- Aim
In the following material, identify every line holding the string "depsgraph" and return it.

───── Source data

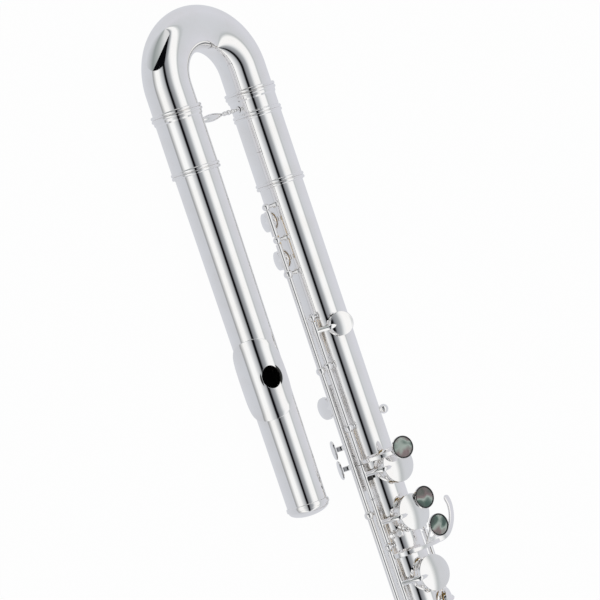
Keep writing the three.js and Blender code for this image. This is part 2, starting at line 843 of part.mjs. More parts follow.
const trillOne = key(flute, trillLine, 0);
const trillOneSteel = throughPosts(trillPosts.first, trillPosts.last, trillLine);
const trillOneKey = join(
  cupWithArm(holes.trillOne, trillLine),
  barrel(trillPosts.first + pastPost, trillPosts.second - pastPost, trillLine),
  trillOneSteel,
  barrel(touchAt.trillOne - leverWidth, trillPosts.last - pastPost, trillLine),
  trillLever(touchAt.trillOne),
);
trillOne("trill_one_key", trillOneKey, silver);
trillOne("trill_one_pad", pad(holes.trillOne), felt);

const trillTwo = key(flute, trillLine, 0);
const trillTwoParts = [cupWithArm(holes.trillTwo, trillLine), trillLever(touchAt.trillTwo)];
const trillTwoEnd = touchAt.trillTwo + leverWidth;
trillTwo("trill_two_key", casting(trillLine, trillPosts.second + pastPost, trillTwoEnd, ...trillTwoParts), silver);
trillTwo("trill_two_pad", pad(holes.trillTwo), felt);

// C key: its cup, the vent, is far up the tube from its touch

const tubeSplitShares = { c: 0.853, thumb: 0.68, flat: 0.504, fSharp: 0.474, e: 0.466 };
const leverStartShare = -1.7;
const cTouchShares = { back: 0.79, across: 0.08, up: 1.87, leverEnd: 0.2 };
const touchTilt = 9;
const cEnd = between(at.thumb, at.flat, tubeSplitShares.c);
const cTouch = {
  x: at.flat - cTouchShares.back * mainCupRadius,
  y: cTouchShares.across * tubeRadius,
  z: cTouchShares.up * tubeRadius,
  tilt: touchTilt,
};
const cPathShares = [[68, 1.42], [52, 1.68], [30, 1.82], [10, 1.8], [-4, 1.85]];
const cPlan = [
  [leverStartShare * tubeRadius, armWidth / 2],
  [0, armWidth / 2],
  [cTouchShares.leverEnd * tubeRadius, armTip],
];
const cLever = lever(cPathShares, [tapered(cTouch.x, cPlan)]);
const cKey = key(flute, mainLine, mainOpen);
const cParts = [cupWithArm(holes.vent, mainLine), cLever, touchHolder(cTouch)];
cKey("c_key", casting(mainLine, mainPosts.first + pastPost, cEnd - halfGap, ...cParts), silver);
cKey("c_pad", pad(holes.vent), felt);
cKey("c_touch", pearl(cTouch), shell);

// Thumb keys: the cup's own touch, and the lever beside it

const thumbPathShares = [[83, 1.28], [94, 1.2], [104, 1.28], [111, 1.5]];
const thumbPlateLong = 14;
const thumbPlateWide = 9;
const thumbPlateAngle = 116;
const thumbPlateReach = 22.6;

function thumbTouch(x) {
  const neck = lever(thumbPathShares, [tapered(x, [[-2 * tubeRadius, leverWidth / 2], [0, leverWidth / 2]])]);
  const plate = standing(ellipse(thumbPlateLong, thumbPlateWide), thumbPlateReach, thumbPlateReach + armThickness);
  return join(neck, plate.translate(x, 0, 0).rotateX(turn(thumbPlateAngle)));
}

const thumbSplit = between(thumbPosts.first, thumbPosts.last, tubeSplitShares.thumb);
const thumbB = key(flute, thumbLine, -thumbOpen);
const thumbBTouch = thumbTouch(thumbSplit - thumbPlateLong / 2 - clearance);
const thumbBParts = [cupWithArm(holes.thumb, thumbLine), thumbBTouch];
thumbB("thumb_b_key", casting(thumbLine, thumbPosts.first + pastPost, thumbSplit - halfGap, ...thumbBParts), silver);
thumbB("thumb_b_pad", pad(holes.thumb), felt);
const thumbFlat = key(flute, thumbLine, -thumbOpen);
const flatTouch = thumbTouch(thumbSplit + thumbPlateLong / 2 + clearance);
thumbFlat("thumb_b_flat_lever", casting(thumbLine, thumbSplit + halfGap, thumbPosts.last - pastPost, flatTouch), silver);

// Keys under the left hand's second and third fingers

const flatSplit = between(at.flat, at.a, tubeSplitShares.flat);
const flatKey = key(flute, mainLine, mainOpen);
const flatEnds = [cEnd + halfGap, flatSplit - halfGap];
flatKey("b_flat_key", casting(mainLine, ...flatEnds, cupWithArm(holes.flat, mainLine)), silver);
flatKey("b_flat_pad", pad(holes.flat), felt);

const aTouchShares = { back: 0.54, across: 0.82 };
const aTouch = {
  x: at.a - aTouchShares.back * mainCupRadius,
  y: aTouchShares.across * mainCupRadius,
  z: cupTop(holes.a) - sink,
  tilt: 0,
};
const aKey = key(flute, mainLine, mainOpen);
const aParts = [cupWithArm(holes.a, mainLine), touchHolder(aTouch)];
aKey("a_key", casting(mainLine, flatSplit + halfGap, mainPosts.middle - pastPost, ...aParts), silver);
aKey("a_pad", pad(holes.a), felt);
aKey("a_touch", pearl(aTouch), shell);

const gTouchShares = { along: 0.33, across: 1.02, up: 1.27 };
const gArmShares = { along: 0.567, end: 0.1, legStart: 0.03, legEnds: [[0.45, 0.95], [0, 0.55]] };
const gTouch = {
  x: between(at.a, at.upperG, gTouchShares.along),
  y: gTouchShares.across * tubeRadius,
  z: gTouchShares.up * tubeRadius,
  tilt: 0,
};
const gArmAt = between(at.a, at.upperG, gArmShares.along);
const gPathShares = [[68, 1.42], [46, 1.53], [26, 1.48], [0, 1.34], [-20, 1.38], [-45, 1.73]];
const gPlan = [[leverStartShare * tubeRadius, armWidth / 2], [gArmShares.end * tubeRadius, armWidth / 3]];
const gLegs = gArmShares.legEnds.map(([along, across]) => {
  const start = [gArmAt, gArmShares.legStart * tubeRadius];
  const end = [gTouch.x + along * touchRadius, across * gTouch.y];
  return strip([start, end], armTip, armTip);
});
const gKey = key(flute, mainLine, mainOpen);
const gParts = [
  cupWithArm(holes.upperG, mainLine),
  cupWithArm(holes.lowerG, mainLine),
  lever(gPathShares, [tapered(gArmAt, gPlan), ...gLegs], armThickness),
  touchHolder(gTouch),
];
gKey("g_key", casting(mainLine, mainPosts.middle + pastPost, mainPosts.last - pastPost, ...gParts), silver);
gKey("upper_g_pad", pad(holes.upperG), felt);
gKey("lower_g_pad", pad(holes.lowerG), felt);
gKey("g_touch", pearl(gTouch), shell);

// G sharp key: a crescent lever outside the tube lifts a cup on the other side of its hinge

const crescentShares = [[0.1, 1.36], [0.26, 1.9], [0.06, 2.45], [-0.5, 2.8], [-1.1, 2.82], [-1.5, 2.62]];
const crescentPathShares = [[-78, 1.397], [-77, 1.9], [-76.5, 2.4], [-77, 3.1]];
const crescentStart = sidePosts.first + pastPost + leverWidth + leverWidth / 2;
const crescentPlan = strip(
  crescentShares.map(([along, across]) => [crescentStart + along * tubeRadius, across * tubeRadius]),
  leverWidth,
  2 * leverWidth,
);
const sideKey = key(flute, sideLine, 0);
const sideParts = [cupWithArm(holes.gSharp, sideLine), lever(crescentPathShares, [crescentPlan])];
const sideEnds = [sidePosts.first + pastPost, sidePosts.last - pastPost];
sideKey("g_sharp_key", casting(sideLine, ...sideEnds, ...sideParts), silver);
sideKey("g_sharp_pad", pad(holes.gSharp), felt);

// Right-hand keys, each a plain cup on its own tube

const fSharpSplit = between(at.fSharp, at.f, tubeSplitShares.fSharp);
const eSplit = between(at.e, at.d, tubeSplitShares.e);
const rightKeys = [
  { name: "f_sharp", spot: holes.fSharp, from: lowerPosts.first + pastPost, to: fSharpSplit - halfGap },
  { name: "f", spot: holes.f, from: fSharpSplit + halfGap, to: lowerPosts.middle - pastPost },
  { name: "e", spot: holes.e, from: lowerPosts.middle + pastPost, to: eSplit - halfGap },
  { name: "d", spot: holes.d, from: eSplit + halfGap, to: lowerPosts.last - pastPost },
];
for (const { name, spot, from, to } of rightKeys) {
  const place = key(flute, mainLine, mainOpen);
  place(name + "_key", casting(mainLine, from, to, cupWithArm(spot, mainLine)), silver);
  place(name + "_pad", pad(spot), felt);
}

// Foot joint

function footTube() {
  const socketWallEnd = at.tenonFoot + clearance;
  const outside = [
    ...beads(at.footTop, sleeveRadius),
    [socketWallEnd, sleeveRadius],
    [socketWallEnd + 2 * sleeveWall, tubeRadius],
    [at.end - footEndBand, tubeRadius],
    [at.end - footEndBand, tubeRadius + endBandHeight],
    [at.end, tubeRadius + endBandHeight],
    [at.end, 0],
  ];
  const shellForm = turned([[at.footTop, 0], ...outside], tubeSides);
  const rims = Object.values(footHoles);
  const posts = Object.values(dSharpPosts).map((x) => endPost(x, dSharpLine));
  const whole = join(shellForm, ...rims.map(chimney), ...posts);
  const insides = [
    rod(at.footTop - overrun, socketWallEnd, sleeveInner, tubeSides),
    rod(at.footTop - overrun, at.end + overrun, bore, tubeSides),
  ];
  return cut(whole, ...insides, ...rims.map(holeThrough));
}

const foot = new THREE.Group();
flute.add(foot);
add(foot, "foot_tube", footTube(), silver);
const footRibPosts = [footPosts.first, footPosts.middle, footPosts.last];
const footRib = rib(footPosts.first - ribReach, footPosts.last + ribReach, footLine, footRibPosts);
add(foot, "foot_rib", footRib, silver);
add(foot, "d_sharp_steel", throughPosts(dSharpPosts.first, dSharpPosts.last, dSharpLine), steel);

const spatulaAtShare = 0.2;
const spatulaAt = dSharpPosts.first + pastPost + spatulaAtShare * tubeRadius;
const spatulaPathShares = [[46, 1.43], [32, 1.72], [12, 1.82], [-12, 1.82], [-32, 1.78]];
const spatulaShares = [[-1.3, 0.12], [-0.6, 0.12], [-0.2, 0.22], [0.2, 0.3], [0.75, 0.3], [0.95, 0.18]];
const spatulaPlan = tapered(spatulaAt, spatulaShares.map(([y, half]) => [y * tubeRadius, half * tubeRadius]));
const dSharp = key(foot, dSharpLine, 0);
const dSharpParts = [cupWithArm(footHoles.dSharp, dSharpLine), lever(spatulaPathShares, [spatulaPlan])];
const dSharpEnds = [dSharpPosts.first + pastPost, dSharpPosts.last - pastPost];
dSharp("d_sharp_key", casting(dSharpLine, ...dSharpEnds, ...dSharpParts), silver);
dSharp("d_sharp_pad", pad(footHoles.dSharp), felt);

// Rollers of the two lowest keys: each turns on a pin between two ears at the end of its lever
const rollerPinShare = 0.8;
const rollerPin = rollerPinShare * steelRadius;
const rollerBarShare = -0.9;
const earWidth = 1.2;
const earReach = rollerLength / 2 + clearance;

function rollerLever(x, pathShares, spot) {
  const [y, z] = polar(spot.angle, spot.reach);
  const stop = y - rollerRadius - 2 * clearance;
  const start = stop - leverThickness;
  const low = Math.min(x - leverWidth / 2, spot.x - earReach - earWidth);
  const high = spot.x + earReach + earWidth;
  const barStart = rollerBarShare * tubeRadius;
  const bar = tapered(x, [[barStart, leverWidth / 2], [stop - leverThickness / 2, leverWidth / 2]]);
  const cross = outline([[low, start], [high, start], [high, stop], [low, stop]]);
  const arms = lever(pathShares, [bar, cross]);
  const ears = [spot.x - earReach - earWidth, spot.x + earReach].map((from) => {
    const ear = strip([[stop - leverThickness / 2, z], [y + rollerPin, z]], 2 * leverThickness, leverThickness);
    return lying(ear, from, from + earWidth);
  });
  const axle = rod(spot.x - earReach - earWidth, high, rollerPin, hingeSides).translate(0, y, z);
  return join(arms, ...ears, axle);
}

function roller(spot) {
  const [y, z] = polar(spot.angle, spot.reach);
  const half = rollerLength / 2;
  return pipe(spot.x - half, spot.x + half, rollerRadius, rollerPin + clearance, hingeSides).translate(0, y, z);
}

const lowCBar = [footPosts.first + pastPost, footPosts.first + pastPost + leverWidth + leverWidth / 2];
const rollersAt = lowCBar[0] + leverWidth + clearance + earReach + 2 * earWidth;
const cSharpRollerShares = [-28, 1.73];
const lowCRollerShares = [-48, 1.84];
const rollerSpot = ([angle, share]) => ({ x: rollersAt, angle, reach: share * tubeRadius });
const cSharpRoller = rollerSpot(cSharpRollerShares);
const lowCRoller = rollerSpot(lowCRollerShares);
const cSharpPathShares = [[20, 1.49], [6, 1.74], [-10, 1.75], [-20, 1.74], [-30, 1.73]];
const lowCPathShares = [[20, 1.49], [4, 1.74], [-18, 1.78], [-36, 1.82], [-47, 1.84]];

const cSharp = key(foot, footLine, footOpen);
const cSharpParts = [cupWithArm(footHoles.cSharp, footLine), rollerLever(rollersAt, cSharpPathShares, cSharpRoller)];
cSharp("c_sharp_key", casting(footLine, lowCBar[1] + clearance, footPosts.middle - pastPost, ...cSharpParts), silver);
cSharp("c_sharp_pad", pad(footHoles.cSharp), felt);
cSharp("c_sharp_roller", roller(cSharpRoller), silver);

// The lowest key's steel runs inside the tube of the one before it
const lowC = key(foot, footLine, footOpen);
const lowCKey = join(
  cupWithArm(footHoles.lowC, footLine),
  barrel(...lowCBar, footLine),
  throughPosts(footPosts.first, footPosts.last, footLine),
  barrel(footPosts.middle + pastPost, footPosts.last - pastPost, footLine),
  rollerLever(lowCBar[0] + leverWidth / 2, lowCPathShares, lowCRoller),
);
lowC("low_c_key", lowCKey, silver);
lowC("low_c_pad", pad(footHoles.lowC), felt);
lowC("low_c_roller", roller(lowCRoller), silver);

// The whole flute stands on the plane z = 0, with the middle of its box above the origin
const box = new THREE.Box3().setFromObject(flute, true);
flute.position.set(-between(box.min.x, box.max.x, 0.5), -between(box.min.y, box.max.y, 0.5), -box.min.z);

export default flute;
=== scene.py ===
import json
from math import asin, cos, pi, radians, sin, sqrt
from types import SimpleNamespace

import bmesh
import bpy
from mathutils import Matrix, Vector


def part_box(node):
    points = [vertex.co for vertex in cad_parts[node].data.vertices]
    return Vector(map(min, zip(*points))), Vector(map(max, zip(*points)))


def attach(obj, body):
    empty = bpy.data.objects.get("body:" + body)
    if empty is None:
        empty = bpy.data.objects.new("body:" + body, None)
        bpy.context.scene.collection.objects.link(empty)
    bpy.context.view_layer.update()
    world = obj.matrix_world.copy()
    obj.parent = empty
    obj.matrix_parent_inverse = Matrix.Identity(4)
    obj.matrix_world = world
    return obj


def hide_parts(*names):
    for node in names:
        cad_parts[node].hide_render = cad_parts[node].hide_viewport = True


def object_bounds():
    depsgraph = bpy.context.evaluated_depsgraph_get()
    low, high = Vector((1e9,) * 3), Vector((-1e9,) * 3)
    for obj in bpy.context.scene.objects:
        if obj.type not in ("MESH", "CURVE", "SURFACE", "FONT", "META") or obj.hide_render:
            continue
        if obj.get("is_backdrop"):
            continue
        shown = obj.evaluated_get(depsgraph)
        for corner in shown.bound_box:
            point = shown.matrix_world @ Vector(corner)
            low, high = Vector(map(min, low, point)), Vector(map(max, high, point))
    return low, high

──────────

- Exercise answer
    depsgraph = bpy.context.evaluated_depsgraph_get()
        shown = obj.evaluated_get(depsgraph)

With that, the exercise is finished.